El buen ladrón se dirige directamente a Jesús, pidiendo su ayuda: «Jesús acuérdate de mí cuando vengas con tu reino» (Lc 23, 42). Le llama por nombre, «Jesús», con confianza, y así confiesa lo que este nombre indica: «el Señor salva», esto significa el nombre de «Jesús». Ese hombre pide a Jesús que se acuerde de él. ¡Cuánta ternura en esta expresión, cuánta humanidad! Es la necesidad del ser humano de no ser abandonado, de que Dios le esté siempre cerca. De esta manera un condenado a muerte se convierte en modelo del cristiano que confía en Jesús.
Un condenado a muerte es un modelo para nosotros, un modelo para un hombre, para un cristiano que confía en Jesús; y también un modelo de la Iglesia que en la liturgia tantas veces invoca al Señor diciendo: «Acuérdate… Acuérdate… Acuérdate de tu amor…».

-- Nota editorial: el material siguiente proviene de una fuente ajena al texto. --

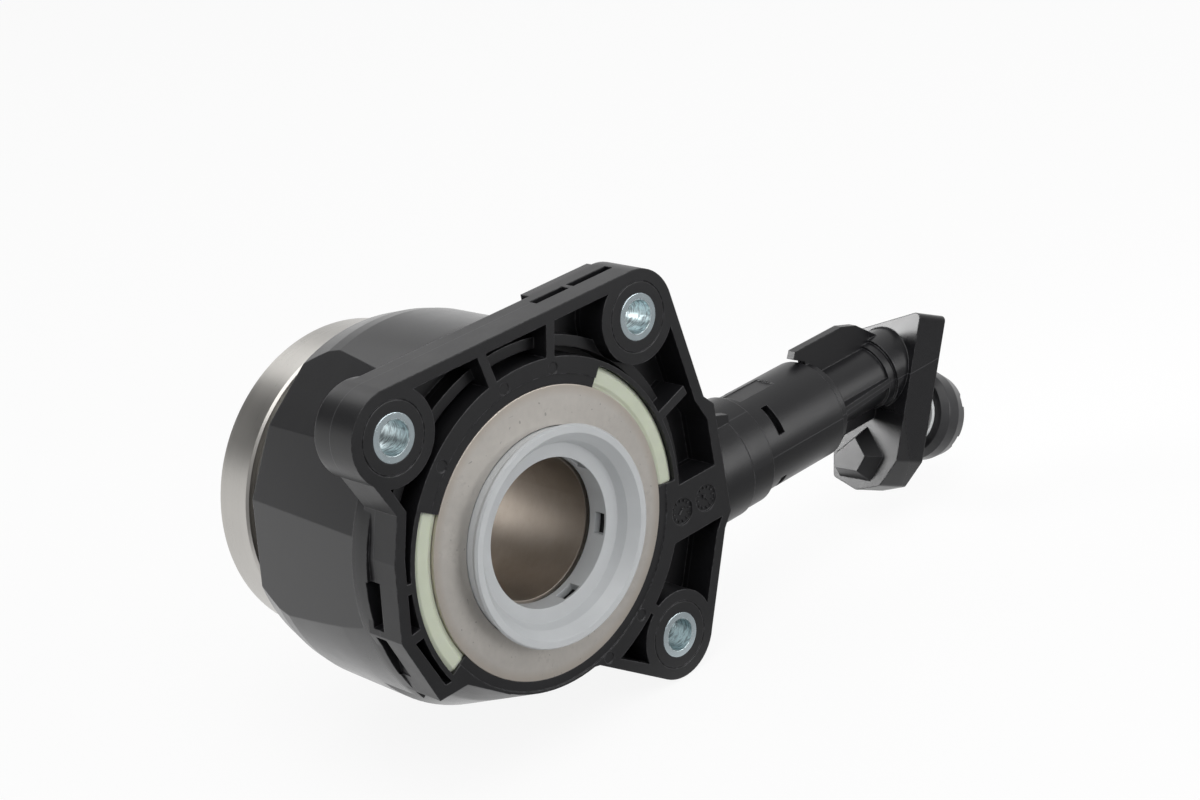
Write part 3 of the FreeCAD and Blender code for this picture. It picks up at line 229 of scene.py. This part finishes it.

Mientras el buen ladrón habla del futuro: «cuando vengas con tu reino», la respuesta de Jesús no se hace esperar; habla en presente: dice «hoy estarás conmigo en el Paraíso» (Lc 23, 43). En la hora de la cruz, la salvación de Cristo llega a su culmen; y su promesa al buen ladrón revela el cumplimiento de su misión: es decir, salvar a los pecadores. Al inicio de su ministerio, en la sinagoga de Nazaret, Jesús había proclamado: «la liberación a los cautivos» (Lc 4, 18); en Jericó, en la casa del público pecador Zaqueo, había declarado que «el hijo del hombre ha venido a buscar y salvar lo que estaba perdido» (Lc 19, 9). En la cruz, el último acto confirma la realización de este diseño salvífico. Desde el principio hasta el final Él se ha revelado Misericordia, se ha revelado encarnación definitiva e irrepetible del amor del Padre. Jesús es verdaderamente el rostro de la misericordia del Padre. Y el buen ladrón le ha llamado por su nombre: «Jesús». Es una invocación breve, y todos nosotros podemos hacerla durante el día muchas veces: «Jesús». «Jesús», simplemente. Hacedla durante todo el día.